Member of the Legislative Assembly of Manitoba for Flin Flon
- In office November 17, 1981 – July 20, 1994
- Preceded by: Thomas Barrow
- Succeeded by: Gerard Jennissen

Personal details
- Born: March 23, 1950 (age 76) Winnipeg, Manitoba, Canada
- Party: New Democratic Party of Manitoba
- Spouse: Betty Louise Embury

= Jerry Storie =

Canadian politician

Jerry Thomas Storie (born March 23, 1950) is a politician in Manitoba, Canada. He was a member of the Legislative Assembly of Manitoba from 1981 to 1994, and a cabinet minister in the New Democratic Party government of Howard Pawley from 1982 to 1988.

He was born in Winnipeg, Manitoba, the son of Clifford Earl Storie and Iris Eloise Young, and was educated at Brandon University and the University of Manitoba. In 1970, Storie married Betty Louise Embury. (She died in March 2007.) They moved to Flin Flon in 1975 and he worked as a teacher and sociologist for the Flin Flon School Division before entering public life.

Storie was first elected to the Manitoba legislature in the 1981 general election, defeating Progressive Conservative Bob McNeil by over 1400 votes in the northern riding of Flin Flon. He entered the cabinet on August 20, 1982, having been appointed Minister of Housing, with responsibility for the Landlord and Tenant Act, the Residential Rent Corporation Act, the Housing and Renewal Corporation Act and the Infirm Persons' Housing Act.

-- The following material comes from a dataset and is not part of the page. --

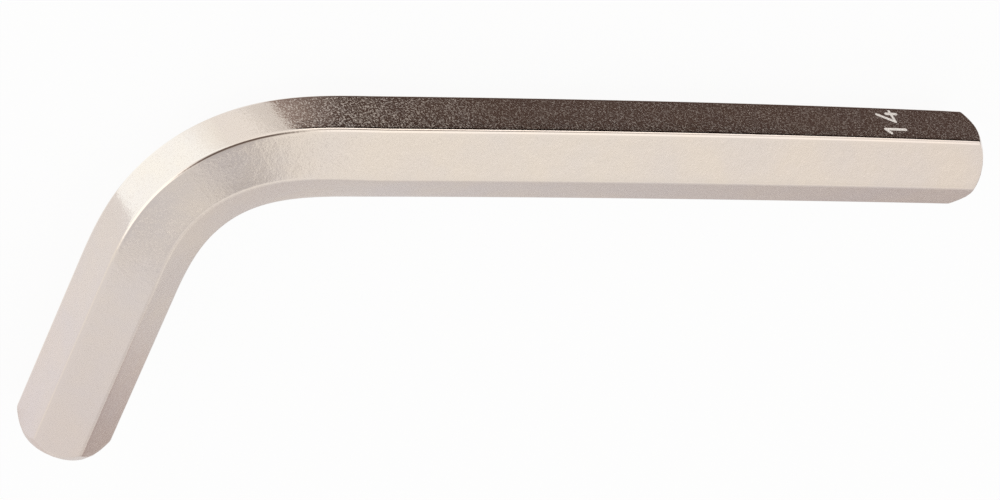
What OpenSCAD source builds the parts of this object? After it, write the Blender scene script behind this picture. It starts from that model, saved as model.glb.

Following a cabinet shuffle on November 4, 1983, Storie was named Minister of Northern Affairs with responsibility for the Communities Economic Development Fund Act, the Manitoba Natural Resources Act, and Manitoba Forestry Resources Ltd. He was relieved of the Northern Affairs portfolio and the first two responsibilities on January 30, 1985, and named Minister of Business Development and Tourism, with responsibility for Manitoba Data Services (he also retained the Forestry responsibility).

Storie was re-elected by a substantial majority in the 1986 provincial election. On April 17, 1986, he was promoted to Minister of Education, and on September 21, 1987 was again shifted to the Ministry of Energy and Mines, with responsibility for Manitoba Hydro and the Natural Resources Development Act. On November 23, 1987, he was also given responsibility for the Natural Gas Supply Act. Throughout his second term in office, he retained responsibility for Forestry.

The NDP government of Howard Pawley was defeated in 1988, when disgruntled backbencher Jim Walding voted against his government's budget. The party was reduced to only twelve seats (out of fifty-seven) in the election which followed, although Storie was re-elected in his riding without any serious difficulties. He was again re-elected in the 1990 provincial election, in which the NDP recovered to twenty seats. He retired from the legislature on July 20, 1994. He returned to the field of education as Area 4 Superintendent for the Frontier School Division in Cranberry Portage, Manitoba throughout the late 1990s.

In 2001, Storie negotiated on behalf of Manitoba's provincial government in a dispute with the Canadian federal government over hydro resources. He later became Superintendent of the Turtle Mountain school division in Manitoba. Storie was appointed the Dean of Education at Brandon University in 2005.